Hannah Arendt sull’amicizia

“Per i Greci l’essenza dell’amicizia consisteva nel discorso. Essi sostenevano che solo un costante scambio di parole poteva unire i cittadini in una polis. Chiamavano filantropia questa umanità che si realizza nel dialogo dell’amicizia, poiché essa si manifesta nella disponibilità a condividere il mondo con altri uomini”.
“Oggi siamo abituati a vedere nell’amico solo un fenomeno di intimità, in cui gli amici aprono la loro anima senza tener conto del mondo e delle sue esigenze. Invece il colloquio intimo in cui gli individui parlano di se stessi deve aprirsi al dialogo, che per quanto intriso del piacere relativo alla presenza dell’amico si occupa del mondo comune, che rimane ‘inumano’ in un senso del tutto letterale finché delle persone non ne fanno costantemente un argomento di discorso tra loro”.
(Amicizia è..) “… non generica immedesimazione, né accattivante empatia, ma dal sé fare spazio all’altro, con il proprio concreto esistere intraprendere il viaggio politico e pubblico verso la diversità in me e fuori di me, accettando il cambiamento di ciascuno che ne deriverà”.

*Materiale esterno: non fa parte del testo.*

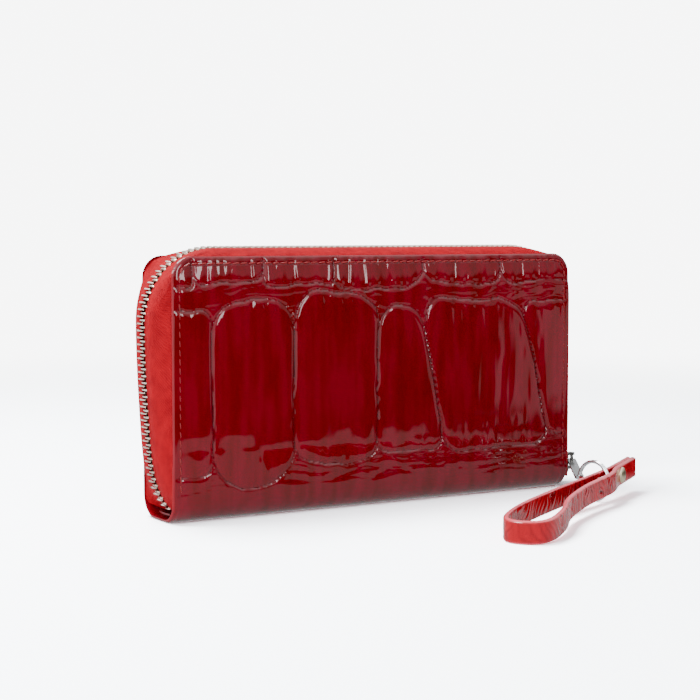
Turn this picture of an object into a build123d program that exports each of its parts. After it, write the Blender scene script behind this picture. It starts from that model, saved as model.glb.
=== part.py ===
from build123d import *
from math import atan2, cos, degrees, pi, radians, sin
import os

# Driving dimensions, in millimetres. X runs along the spine, -Y is the front, +Z is up.
COVER_W = 184.0        # cover, along the spine
COVER_H = 100.0        # cover, from the table to its top edge
DEPTH = 28.6           # outside of one cover to the outside of the other
CORNER_R = 8.0         # the cover's two top corners
FOLD_R = 9.0           # the spine's rolled edges
LEATHER = 1.2
BOARD = 1.0
LINING = 0.6
HINGE_Z = 9.5          # height at which each cover bends away from the spine
HINGE_GAP = 0.8        # leather left open above and below the bend line
INNER_R = 13.0         # their corners are rounder, to clear the zip tape
BAND_INSET = 2.0       # how far the inner layers stay in from the cover's edge
LINING_INSET = 5.0
BOARD_INSET = 6.0
LINING_LOW = HINGE_Z + 2.0

CHAIN_X = 97.7         # zip chain's centre line at the two ends
CHAIN_Z = 102.6        # and along the top
CHAIN_R = 28.0         # and round the corners
CHAIN_LOW = 20.0       # the halves' own chain starts here, above the tails
TAIL_LOW = 2.1         # the tails turn in under the chain here
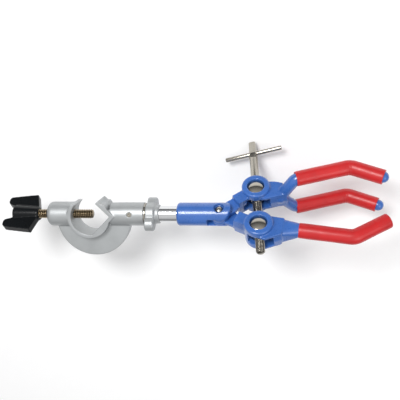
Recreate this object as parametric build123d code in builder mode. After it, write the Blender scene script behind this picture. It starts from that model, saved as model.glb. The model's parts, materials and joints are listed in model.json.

“Questo modo di concepire la nostra ‘umanità’ ci permette di dialogare con un maomettano convinto, un ebreo pio o un cristiano credente”.
“Agire nel mondo ognuno nel proprio ambito e nelle proprie possibilità, facendoci uscire da una posizione di indignazione passiva, ci immunizza da quell’atteggiamento che ci fa sentire impotenti e lascia quindi libera strada proprio a chi vorremmo combattere”.